Highlights & Insights¶
- Pioneering Setting: This paper introduces the novel setting of multi-domain multi-task point cloud understanding and establishes a benchmark containing 4 datasets (2 synthetic + 2 real), 7 object categories, 3 tasks, and 30,954 samples.
- Test-Time Generalization Without Model Updates: Domain adaptation is achieved via feature-space shifting rather than fine-tuning, maintaining a manageable computational overhead.
- Elegant Design Intuition for Micro Positional Coefficients: Exploits the effective prior that patches at the same relative position on an object should exhibit similar geometric structures across domains.
- A Unified Model for Three Tasks: Reconstruction, denoising, and registration share a single network, with tasks toggled via prompts.
Limitations & Future Work¶
- The benchmark only contains 7 shared classes, with limited scale and diversity.
- The framework only considers regression-like tasks for coordinates (reconstruction/denoising/registration) and does not cover discriminative tasks like classification or segmentation.
- Source domain prototypes are calculated as a simple average of all samples, potentially losing intra-class multi-modal distribution information.

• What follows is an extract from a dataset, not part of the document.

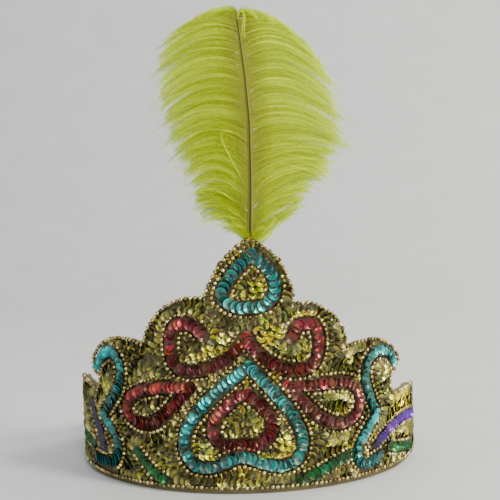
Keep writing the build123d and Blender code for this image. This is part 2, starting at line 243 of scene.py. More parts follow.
class Look:
    """A finish in the making: one principled shader and the nodes that feed it."""

    def __init__(self, name: str) -> None:
        """Starts a material.

        Args:
            name: the finish in plain words.
        """
        self.material = bpy.data.materials.new(name)
        self.material.use_nodes = True
        self.tree = self.material.node_tree

    def feed(self, node: bpy.types.Node, values: dict) -> None:
        """Gives a node's inputs what they need.

        Args:
            node: the node.
            values: for each input the socket that feeds it, or its own number or colour.
        """
        for key, value in values.items():
            if isinstance(value, Socket):
                self.tree.links.new(value, node.inputs[key])
            else:
                node.inputs[key].default_value = value

    def node(self, kind: str, output: int | str, values: dict, **settings: object) -> Socket:
        """Adds a node.

        Args:
            kind: Blender's name for it, without its first words.
            output: the output that is wanted.
            values: what its inputs get.
            **settings: its other values.

        Returns:
            The socket of that output.
        """
        node = self.tree.nodes.new(f"ShaderNode{kind}")
        for key, value in settings.items():
            setattr(node, key, value)
        self.feed(node, values)
        return node.outputs[output]

    def kept(self, title: str) -> Socket:
        """A number that is kept on the mesh under this title."""
        return self.node("Attribute", "Fac", {}, attribute_name=title)

    def place(self) -> Socket:
        """The object's own coordinates."""
        return self.node("TexCoord", "Object", {})

    def noise(self, scale: float, detail: float = 2.0) -> Socket:
        """Noise from 0 to 1 that repeats this many times in a metre."""
        return self.node("TexNoise", "Fac", {"Vector": self.place(), "Scale": scale, "Detail": detail})

    def weighed(self, source: Socket, weight: float, other: Socket | float) -> Socket:
        """A share of one socket, added to another socket or a number."""
        return self.node("Math", 0, {0: source, 1: weight, 2: other}, operation="MULTIPLY_ADD")

    def ramp(self, source: Socket, *stops: tuple[float, Colour]) -> Socket:
        """Turns a share into a colour.

        Args:
            source: the socket that gives the share.
            *stops: the place and colour of each stop.

        Returns:
            The socket that gives the colour.
        """
        node = self.tree.nodes.new("ShaderNodeValToRGB")
        elements = node.color_ramp.elements
        while len(elements) < len(stops):
            elements.new(0.5)
        for element, (place, colour) in zip(elements, stops):
            element.position = place
            element.color = (*colour, 1.0)
        self.feed(node, {"Fac": source})
        return node.outputs["Color"]

    def rising(self, source: Socket, low: float, high: float) -> Socket:
        """Goes from 0 to 1 as a share goes from low to high."""
        return self.ramp(source, (low, (0.0, 0.0, 0.0)), (high, (1.0, 1.0, 1.0)))

    def mixed(self, share: Socket, plain: Colour, other: Socket) -> Socket:
        """Goes from a plain colour to another one as a share rises."""
        return self.node("Mix", 2, {0: share, 6: (*plain, 1.0), 7: other}, data_type="RGBA")

    def bump(self, height: Socket, strength: float, distance: float) -> Socket:
        """The normal of a surface on which a pattern stands this many metres high."""
        return self.node("Bump", "Normal", {"Strength": strength, "Distance": distance, "Height": height})

    def finished(self, values: dict) -> Finish:
        """Gives the shader's inputs their values and returns the material."""
        self.feed(self.tree.nodes["Principled BSDF"], values)
        return self.material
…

- The formulation for feature shifting is somewhat heuristic and lacks rigorous theoretical analysis.
- Ablation studies and thorough experiments were primarily conducted with ScanObjectNN as the target domain, leaving other target domain configurations insufficiently explored.
Related Work & Insights¶
- vs PIC: PIC is a single-domain multi-task ICL model. DG-PIC introduces test-time domain generalization on top of it, achieving massive performance improvements (CD: 72.9 \(\rightarrow\) 4.1 on the reconstruction task).
- vs Point-BERT / Point-MAE: Although these self-supervised features learn rich representations, they do not account for cross-domain generalization, yielding poor direct transfer performance.
- vs Pointmixup / PointCutMix: Train-time DG methods focus on "domain invariance" via mixed data augmentation but ignore "task invariance", leading to mediocre results.
- vs DGLSS / SemanticSTF: Pioneering works in point cloud DG, but they are task-specific and do not support a unified multi-task model.
Rating¶
- Novelty: ⭐⭐⭐⭐ Proposes the multi-domain multi-task point cloud understanding setting for the first time; the dual-level design is highly creative.
- Experimental Thoroughness: ⭐⭐⭐⭐ Comprehensive ablation studies and various baseline comparisons, though the choice of target domain configurations is somewhat simple.
- Writing Quality: ⭐⭐⭐⭐ Clear structure, well-justified motivation, and intuitive diagrams.
- Value: ⭐⭐⭐⭐ The new setting and benchmark make a strong contribution to advancing point cloud generalization research.